One of my clients called me several years ago and asked my advice on purchasing a parcel of land in a somewhat remote suburban area but one in which he had enjoyed reasonable success with a prior development. After examining the property and analyzing the market, and without burdening you with the details, I explained that the times had changed, that the market had changed (both from the supply and demand sides), that the properties, while somewhat proximate, were not similar and I strongly recommended against the purchase. For those of you who know me, you are aware that my voice is sometimes quite loud and cannot possibly be confused with the whisper of the “Whos” (see previous blog). In fact, I believe that the executive summary section of that report contained only the following text in 36 point type: “Do Not Buy This Land!”
This past Fall I received another call from this same client asking me to take on a new assignment to look at one of his developments that was not selling and create a marketing and sales strategy to improve his results. After a little probing I learned that this development was that same remote property that I had analyzed for him several years ago but now it was a fully developed single family community, not a vacant parcel of ground.
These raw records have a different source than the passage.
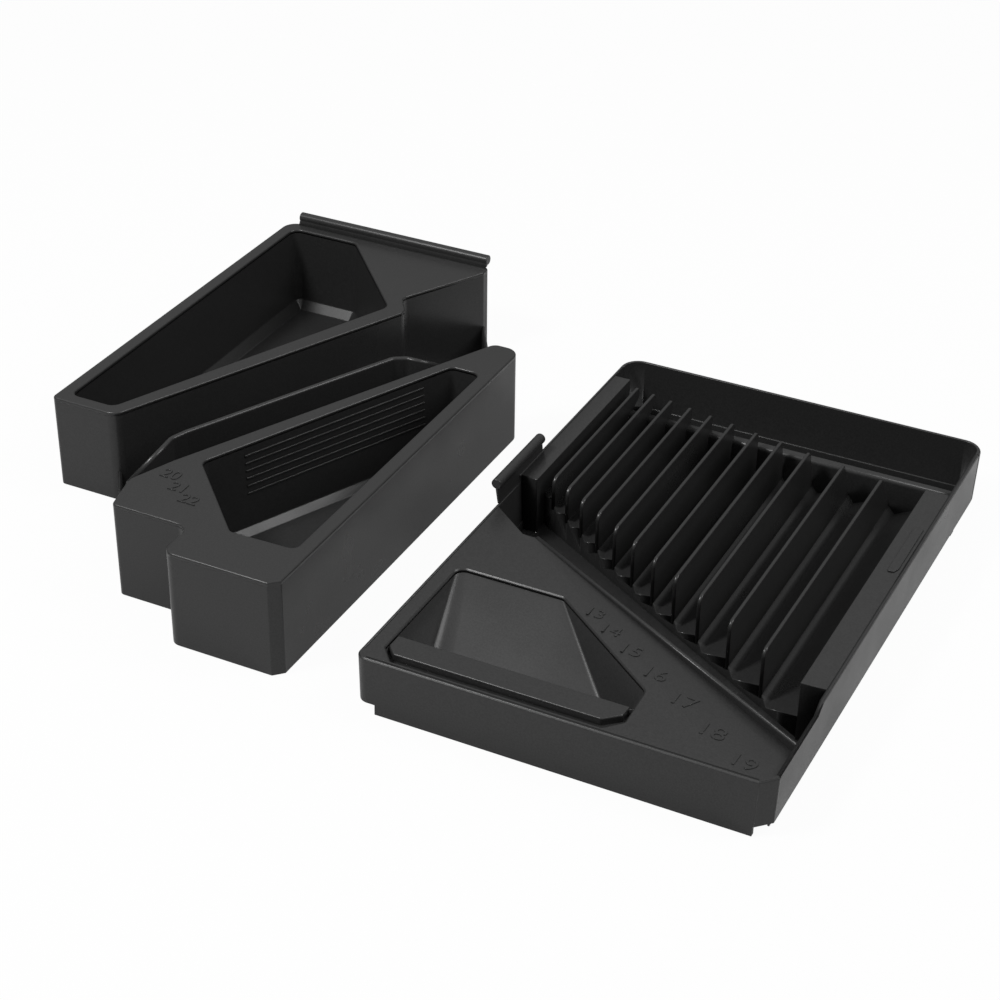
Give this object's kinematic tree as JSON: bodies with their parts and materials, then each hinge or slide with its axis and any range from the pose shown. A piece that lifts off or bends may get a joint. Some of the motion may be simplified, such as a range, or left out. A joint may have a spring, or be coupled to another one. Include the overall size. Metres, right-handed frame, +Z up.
{
  "type": "wrench tray insert",
  "caption": "Black moulded tray set for wrenches: a deep tray with slanted slots and two pockets, and a shallow tray with thin dividers, stepped slot floors, a parts scoop and a hook lip.",
  "frame": {"origin": "centre of the set's bounding box at the height of the surface both trays rest on", "axes": "+X to the right along both trays' front edges, from the bottom tray to the top tray; +Y to the rear; +Z up"},
  "size_m": [0.4576, 0.3567, 0.0618],
  "materials": {
    "bottom_tray_plastic": "black, finely textured",
    "top_tray_plastic": "black, finely textured"
  },
  "bodies": {
    "bottom_tray": {"rear_box_walls": "bottom_tray_plastic", "rear_box_deck": "bottom_tray_plastic", "rear_pocket": "bottom_tray_plastic", "front_box_walls": "bottom_tray_plastic", "front_box_deck": "bottom_tray_plastic", "front_pocket": "bottom_tray_plastic", "rear_slot_floor": "bottom_tray_plastic", "front_slot_floor": "bottom_tray_plastic", "slot_ridge": "bottom_tray_plastic", "left_end_stop": "bottom_tray_plastic", "right_end_stop": "bottom_tray_plastic", "grip_rail": "bottom_tray_plastic", "pocket_rib_01": "bottom_tray_plastic", "pocket_rib_02": "bottom_tray_plastic", "pocket_rib_03": "bottom_tray_plastic", "pocket_rib_04": "bottom_tray_plastic", "pocket_rib_05": "bottom_tray_plastic", "pocket_rib_06": "bottom_tray_plastic"},
    "top_tray": {"front_wall": "top_tray_plastic", "left_wall": "top_tray_plastic", "right_wall": "top_tray_plastic", "rear_wall": "top_tray_plastic", "rear_ridge": "top_tray_plastic", "rear_floor": "top_tray_plastic", "left_ledge": "top_tray_plastic", "right_ledge": "top_tray_plastic", "ledge_strip": "top_tray_plastic", "corner_floor": "top_tray_plastic", "front_deck": "top_tray_plastic", "deck_side_wall": "top_tray_plastic", "number_deck": "top_tray_plastic", "deck_lip": "top_tray_plastic", "well_floor": "top_tray_plastic", "parts_pocket": "top_tray_plastic", "pocket_shelf": "top_tray_plastic", "pocket_groove": "top_tray_plastic", "hook_lip": "top_tray_plastic", "divider_01": "top_tray_plastic", "divider_02": "top_tray_plastic", "divider_03": "top_tray_plastic", "divider_04": "top_tray_plastic", "divider_05": "top_tray_plastic", "divider_06": "top_tray_plastic", "divider_07": "top_tray_plastic", "divider_08": "top_tray_plastic", "divider_09": "top_tray_plastic", "divider_10": "top_tray_plastic", "divider_11": "top_tray_plastic", "slot_floor_01": "top_tray_plastic", "slot_floor_02": "top_tray_plastic", "slot_floor_03": "top_tray_plastic", "slot_floor_04": "top_tray_plastic", "slot_floor_05": "top_tray_plastic", "slot_floor_06": "top_tray_plastic", "slot_floor_07": "top_tray_plastic", "slot_floor_08": "top_tray_plastic", "slot_floor_09": "top_tray_plastic", "slot_floor_10": "top_tray_plastic", "slot_floor_11": "top_tray_plastic", "slot_floor_12": "top_tray_plastic"}
  },
  "joints": [
    {"name": "top_tray_lift", "type": "slide", "parent": "bottom_tray", "child": "top_tray", "axis": [0, 0, 1], "range_m": [0, 0.08]}
  ]
}
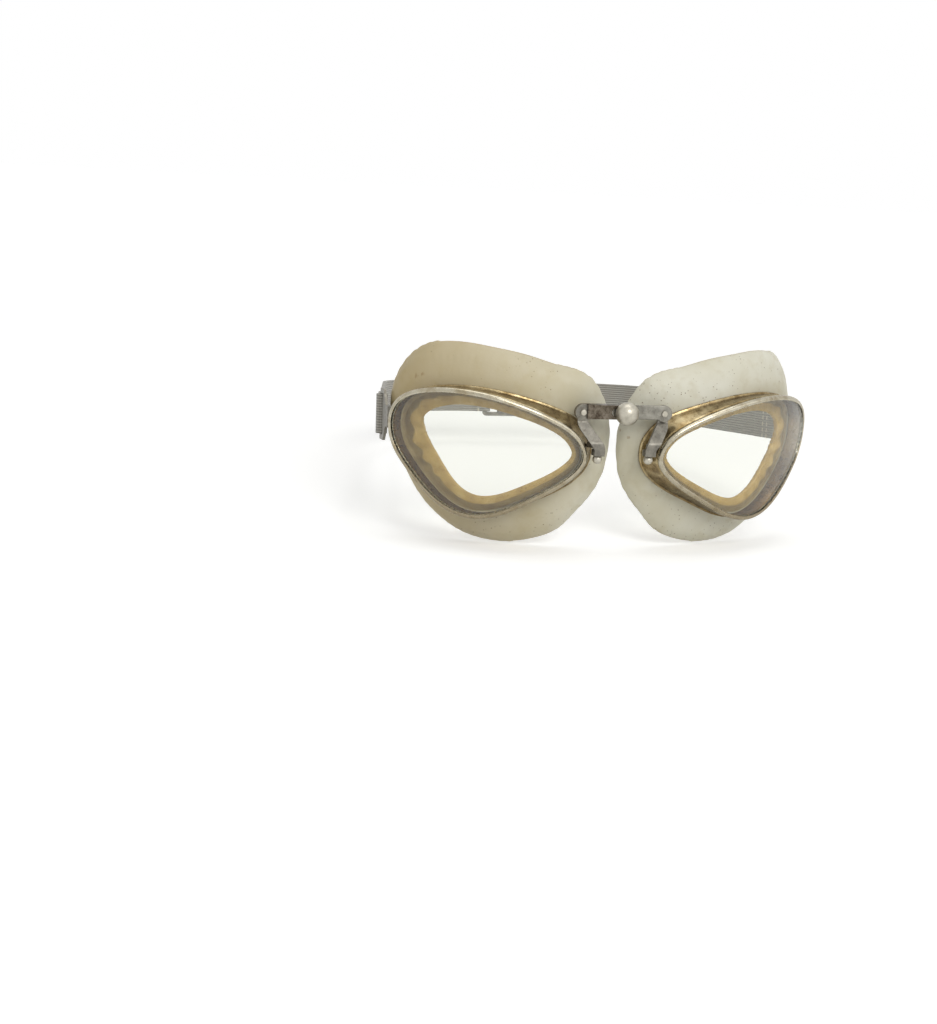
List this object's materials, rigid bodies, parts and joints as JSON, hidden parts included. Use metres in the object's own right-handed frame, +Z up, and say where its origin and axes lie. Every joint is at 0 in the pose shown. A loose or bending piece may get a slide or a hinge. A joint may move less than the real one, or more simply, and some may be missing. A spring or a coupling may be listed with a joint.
{
  "type": "flying goggles",
  "caption": "Flying goggles with curved glass eyepieces in metal rims, moulded rubber face pads, a clamped nose bridge with hinged arms and an elastic headband.",
  "frame": {"origin": "on the middle plane, level with the bridge's clamp and 20 mm behind the centre of its ball knob, where the wearer's nose bridge comes", "axes": "+X to the viewer's right seen from the front, +Y back towards the wearer, +Z up"},
  "size_m": [0.168, 0.1942, 0.0746],
  "materials": {
    "clear_glass": "clear, lightly scratched",
    "nickel_brass": "worn nickel plate over brass",
    "grey_steel": "dull grey steel",
    "matt_nickel": "matt nickel, scuffed",
    "moulded_rubber": "aged cream rubber, satin",
    "elastic_webbing": "woven grey elastic"
  },
  "bodies": {
    "clamp": {"clamp_spindle": "grey_steel", "clamp_washer": "grey_steel", "clamp_nut": "grey_steel", "headband_buckle": "grey_steel"},
    "knob": {"clamp_knob": "matt_nickel"},
    "right_plate": {"right_bridge_plate": "grey_steel", "right_pivot_rivet": "grey_steel"},
    "right_arm": {"right_nose_arm": "grey_steel", "right_hinge_pin": "grey_steel"},
    "right_eyepiece": {"right_lens": "clear_glass", "right_rim": "nickel_brass", "right_side_band": "nickel_brass", "right_face_pad": "moulded_rubber", "right_hinge_knuckle": "grey_steel", "right_temple_loop": "grey_steel", "right_headband": "elastic_webbing"},
    "left_plate": {"left_bridge_plate": "grey_steel", "left_pivot_rivet": "grey_steel"},
    "left_arm": {"left_nose_arm": "grey_steel", "left_hinge_pin": "grey_steel"},
    "left_eyepiece": {"left_lens": "clear_glass", "left_rim": "nickel_brass", "left_side_band": "nickel_brass", "left_face_pad": "moulded_rubber", "left_hinge_knuckle": "grey_steel", "left_temple_loop": "grey_steel", "left_headband": "elastic_webbing"}
  },
  "joints": [
    {"name": "knob_spin", "type": "hinge", "parent": "clamp", "child": "knob", "pos_m": [0, -0.02, 0], "axis": [0, 1, 0], "continuous": true},
    {"name": "right_plate_slide", "type": "slide", "parent": "clamp", "child": "right_plate", "axis": [1, 0, 0], "range_m": [0, 0.0018]},
    {"name": "right_arm_tilt", "type": "hinge", "parent": "right_plate", "child": "right_arm", "pos_m": [0.0154, -0.015, -0.0004], "axis": [0, 1, 0], "range_deg": [-2.5, 2.5]},
    {"name": "right_eyepiece_fold", "type": "hinge", "parent": "right_arm", "child": "right_eyepiece", "pos_m": [0.0097, -0.0194, -0.0122], "axis": [0, 0, -1], "range_deg": [0, 30], "deforming": ["right_headband"]},
    {"name": "left_plate_slide", "type": "slide", "parent": "clamp", "child": "left_plate", "axis": [-1, 0, 0], "range_m": [0, 0.0018]},
    {"name": "left_arm_tilt", "type": "hinge", "parent": "left_plate", "child": "left_arm", "pos_m": [-0.0154, -0.015, -0.0004], "axis": [0, 1, 0], "range_deg": [-2.5, 2.5]},
    {"name": "left_eyepiece_fold", "type": "hinge", "parent": "left_arm", "child": "left_eyepiece", "pos_m": [-0.0097, -0.0194, -0.0122], "axis": [0, 0, 1], "range_deg": [0, 30], "deforming": ["left_headband"]}
  ]
}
When my shock wore off I first declined the assignment as, having kept abreast of his market, I knew that it would be a waste of his money and my time as the only solution that existed was to dramatically lower the price and lose money and I knew that he would find that unacceptable. And then I asked him what did he not understand about “Do Not Buy this Land”.
In my mind the stupidity was in ignoring the facts (not the report, as such, for I certainly am not infallible, but the underlying facts contained therein) and proceeding merely on “gut instinct”. The original report’s conclusions were not what my client wanted to hear so the entire report had no value to him. My client did not authorize a second study by someone else, nor did he bother to analyze the market himself. He did what he wanted to do, without “intellectual acuity”. While I applaud the entrepreneurial spirit which is essential for a developer’s success, I have to believe that his was not the smartest business decision.
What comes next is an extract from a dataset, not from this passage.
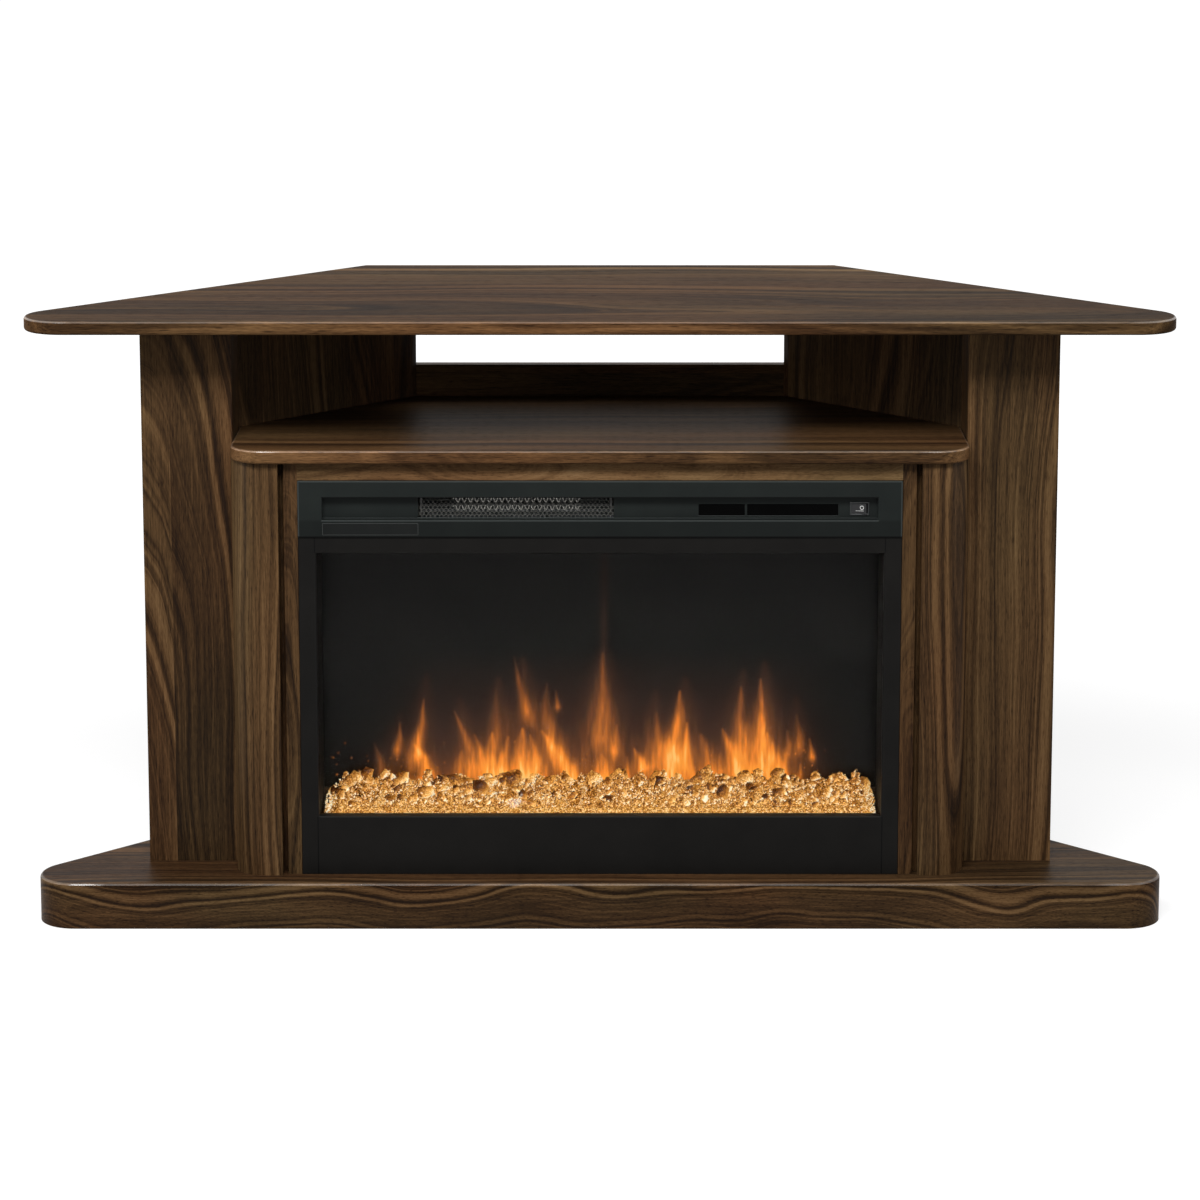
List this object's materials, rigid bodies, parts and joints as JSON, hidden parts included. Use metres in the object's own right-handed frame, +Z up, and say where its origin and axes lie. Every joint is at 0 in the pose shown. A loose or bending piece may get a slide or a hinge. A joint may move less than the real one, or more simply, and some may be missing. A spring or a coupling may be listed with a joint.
{
  "type": "corner fireplace",
  "caption": "Trapezoid corner stand in dark walnut laminate with a media shelf, rounded columns and an electric fireplace insert with glass front, crystal bed and fan heater.",
  "frame": {"origin": "on the floor, under the middle of the top slab's bounding box", "axes": "+X to the right seen from the front, +Y from the front to the room corner behind, +Z up"},
  "size_m": [1.25, 0.412, 0.679],
  "materials": {
    "walnut_board": "satin walnut laminate, grain along the board",
    "walnut_panel": "satin walnut laminate, upright grain",
    "raw_board": "unfaced fibreboard",
    "beech_dowel": "plain turned beech",
    "zinc_hardware": "zinc plated",
    "fascia_paint": "satin blue black powder coat",
    "frame_paint": "satin black powder coat",
    "mesh_paint": "black expanded mesh",
    "soot_paint": "matt black paint",
    "housing_steel": "galvanised sheet",
    "black_lens": "glossy black lens",
    "black_plastic": "fine grained black moulding",
    "clear_glass": "tempered clear glass",
    "smoked_screen": "smoked diffusing screen",
    "frosted_tray": "frosted clear sheet",
    "amber_crystal": "crushed glass lit amber from below",
    "circuit_board": "green solder mask",
    "bright_foil": "bright rolled foil",
    "motor_steel": "laminated and plated steel",
    "fan_aluminium": "dull rolled aluminium",
    "heater_wire": "bright resistance wire on mica"
  },
  "bodies": {
    "stand": {"top_slab": "walnut_board", "shelf": "walnut_board", "header_rail": "walnut_board", "back_rail": "walnut_panel", "lower_back_rail": "walnut_panel", "wing_front_left": "walnut_panel", "wing_front_right": "walnut_panel", "wing_return_left": "walnut_panel", "wing_return_right": "walnut_panel", "side_panel_left": "walnut_panel", "side_panel_right": "walnut_panel", "column_left": "walnut_panel", "column_right": "walnut_panel", "partition_left": "walnut_panel", "partition_right": "walnut_panel", "base_deck": "walnut_board", "base_front_rail": "walnut_board", "base_back_rail": "walnut_board", "base_side_rail_left": "walnut_board", "base_side_rail_right": "walnut_board", "base_tip_left": "walnut_board", "base_tip_right": "walnut_board", "base_cross_ribs": "raw_board", "cam_locks": "zinc_hardware", "cam_bolts": "zinc_hardware", "dowels": "beech_dowel", "corner_plates": "zinc_hardware", "insert_brackets": "zinc_hardware", "wood_screws": "zinc_hardware", "fascia": "fascia_paint", "outlet_mesh": "mesh_paint", "display_windows": "black_lens", "rocker_bezel": "black_plastic", "front_frame": "frame_paint", "front_glass": "clear_glass", "glass_clips": "zinc_hardware", "housing_floor": "housing_steel", "housing_roof": "housing_steel", "housing_side_left": "housing_steel", "housing_side_right": "housing_steel", "rear_cover": "housing_steel", "cover_screws": "zinc_hardware", "cord_inlet": "black_plastic", "firebox_liner": "soot_paint", "flame_screen": "smoked_screen", "flame_cutout_panel": "soot_paint", "ember_tray": "frosted_tray", "crystal_bed": "amber_crystal", "ember_light_strip": "circuit_board", "flame_light_strip": "circuit_board", "rotor_brackets": "housing_steel", "rotor_motor": "motor_steel", "fan_casing": "housing_steel", "fan_motor": "motor_steel", "heater_element": "heater_wire", "thermal_cutout": "heater_wire", "control_board": "circuit_board"},
    "rocker": {"power_rocker": "black_plastic"},
    "rotor": {"flame_rotor": "bright_foil"},
    "fan": {"fan_wheel": "fan_aluminium"}
  },
  "joints": [
    {"name": "rocker_tilt", "type": "hinge", "parent": "stand", "child": "rocker", "pos_m": [0.28385, -0.161, 0.46505], "axis": [0, 0, 1], "range_deg": [0, 16]},
    {"name": "rotor_spin", "type": "hinge", "parent": "stand", "child": "rotor", "pos_m": [0, -0.056, 0.09], "axis": [1, 0, 0], "continuous": true},
    {"name": "fan_spin", "type": "hinge", "parent": "stand", "child": "fan", "pos_m": [-0.092, -0.084, 0.453], "axis": [1, 0, 0], "continuous": true}
  ]
}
And in a similar vein, I recently completed an analysis of an existing resort community in which I recommended to a client that it is now necessary to reduce prices by 46% in order to make sales. The resort market has certainly suffered far worse in the last few years than the overall housing industry, due to the overall economy, the discretionary nature of the purchase, the effective demise of the investor and speculator markets, the dramatic revisions in FNMA mortgage regulations for condominiums, and perhaps more importantly, the historic pricing escalation that exceeded any possible relationship to reality. So I was not surprised when the analysis determined that a dramatic price reduction was required. Needless to say, my report was not greeted with rampant enthusiasm as the new pricing will force them to sell below cost (but I believe the recommendations will be implemented).
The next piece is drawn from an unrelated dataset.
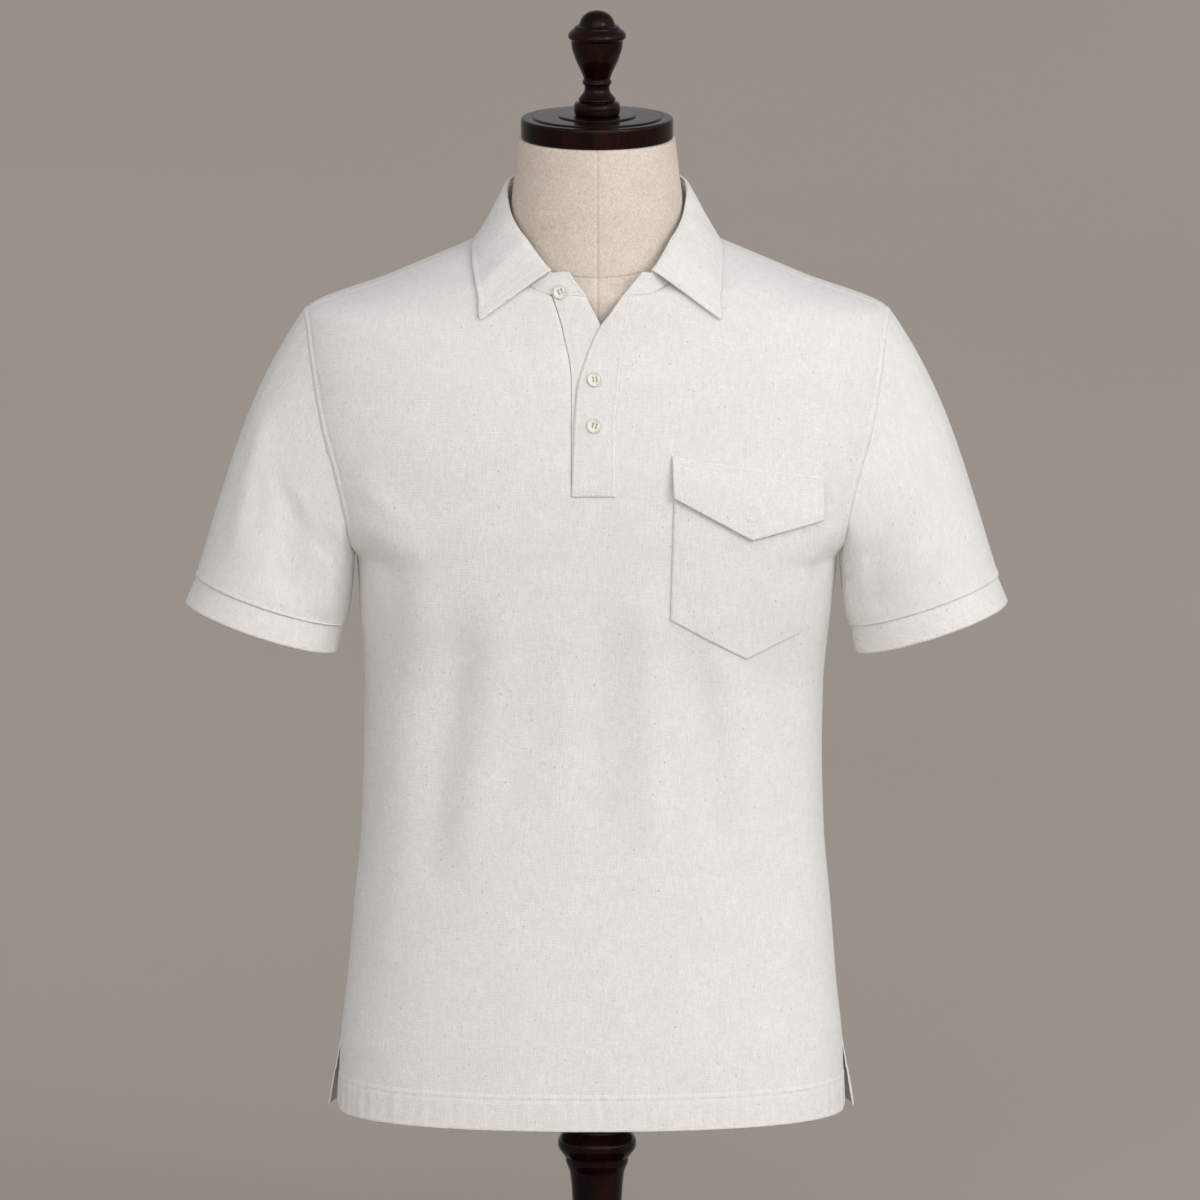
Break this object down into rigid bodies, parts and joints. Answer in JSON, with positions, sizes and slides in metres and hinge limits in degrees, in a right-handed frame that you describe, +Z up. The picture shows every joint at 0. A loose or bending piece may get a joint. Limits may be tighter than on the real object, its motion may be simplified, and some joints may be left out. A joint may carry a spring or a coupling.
{
  "type": "polo shirt on a dress form",
  "caption": "Short-sleeved linen polo shirt with a flapped chest pocket, worn open at the neck on a limbless dress form with a turned wooden finial and stand.",
  "frame": {"origin": "on the floor under the middle of the round foot", "axes": "+Z up, -Y towards the shirt's front, +X towards the wearer's left"},
  "size_m": [0.6406, 0.33, 1.0578],
  "materials": {
    "shirt_linen": "matte slubbed weave",
    "button_shell": "soft gloss",
    "form_cover": "matte linen",
    "dark_wood": "polished dark brown"
  },
  "bodies": {
    "root": {"front": "shirt_linen", "back": "shirt_linen", "sleeve_right": "shirt_linen", "sleeve_left": "shirt_linen", "cuff_right": "shirt_linen", "cuff_left": "shirt_linen", "collar_stand": "shirt_linen", "collar": "shirt_linen", "placket_under": "shirt_linen", "placket_top": "shirt_linen", "pocket": "shirt_linen", "pocket_flap": "shirt_linen", "button_1": "button_shell", "button_2": "button_shell", "button_3": "button_shell", "pocket_button": "button_shell", "form_torso": "form_cover", "neck_cap": "dark_wood", "finial": "dark_wood", "post": "dark_wood", "base": "dark_wood"}
  },
  "joints": []
}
Back to the theme of this blog, I had prepared a study for the same client on this proposed development three years ago, in much better market conditions. At that time I concluded that the market would only accept pricing that was, in fact, very close to what I had just suggested as the level to which they now had to reduce. But when they then performed their cost analysis of construction, they discovered that they could not build at a price low enough to sell at the recommended pricing and, rather than either redesign or stop the development, they decided to proceed anyway, once again ignoring the facts. And two and one-half years ago, still prior to starting construction, they again asked my opinion and my response was a very loud “NO! DO NOT START THE BUILDING”. So once again a business decision was made that ignored the facts.
And here’s what I believe to be one of the worst examples of recent stupidity. On April 2, 2009 the FASB (Financial Accounting Standards Board), responding to pressure from the Federal Government (the “we’re here to help you” folks) and the financial institutions (the banks and Wall Street, the geniuses who have guided the economy to its present wonderful condition), eased the “Mark-to-Market” rules. This change still requires financial institutions to mark transactions to market prices but more so in a “steady” market and less when the market is “inactive”.
Mark-to-market accounting rules, when enforced by the SEC and FASB, require a company to value (or “mark”) assets on its books based on the price they would bring if they were sold today. Obviously with the meltdown in real estate values, especially the underlying present values of residential developments, this would have required the banks to take substantial write-downs and, for those institutions that had made poor lending decisions, could have resulted in their demise. While proponents of easing the rule argued that this would remove the unnecessary “perpetual feedback loop” that can result in a deeply weakened economy, the reality is that we have decided to become ostriches and put our heads in the sand in the face of difficulties.
The best article I have seen recently on the “Mark to Market” rule was a March 17th commentary by Jonathan Weil (email@example.com) in Bloomberg (http://www.bloomberg.com/apps/news?pid=20601039&refer=columnist_weil&sid=aJFrPa3rqhHw). Written before the FASB relaxation of the rule, Mr. Weil says “Don’t Blame Mark-to-Market for (the) Banks’ Problems”. He goes on to suggest that the financial executives plea, “If only we didn’t know how badly off the banks are, then maybe we could save the financial system as we used to know it” couldn’t be more wrong and proceeds to provide an excellent argument debunking the myths.
In my opinion, the matter is even simpler. With the banks no longer pressured to dispose of those assets they can now hold them for the long-term, waiting for the “recovery”, and then plan a proper course of action. But the reality is that these banks are ill equipped to effectively take on the role of the developer, a role they would need to assume to maximize the value of these holdings. They do not have the personnel or the experience, they certainly are not creative and, more importantly, they lack the entrepreneurial drive needed to be successful. They are, by their very nature, risk averse and risk is what that business is all about.
Does anyone besides myself remember the 1980’s and the “S&L Crisis”? Back in those days the government had relaxed the rules for the savings and loan industry and they were allowed to expand their role from “lender” to effectively become “developers”. The end result was first FADA (Federal Asset Disposition Association), then the RTC (Resolution Trust Corporation) and, finally, billions of dollars in losses to the taxpayers. Is there even a remote possibility that the banks will do better than the Savings and Loans? I don’t think so! Is this not a perfect example of the second definition of stupidity – “a poor ability to understand or to profit from experience”?
If the government is intent on leading the way to universal stupidity, perhaps it is time to hang out a sign reading “Will Consult For Food”.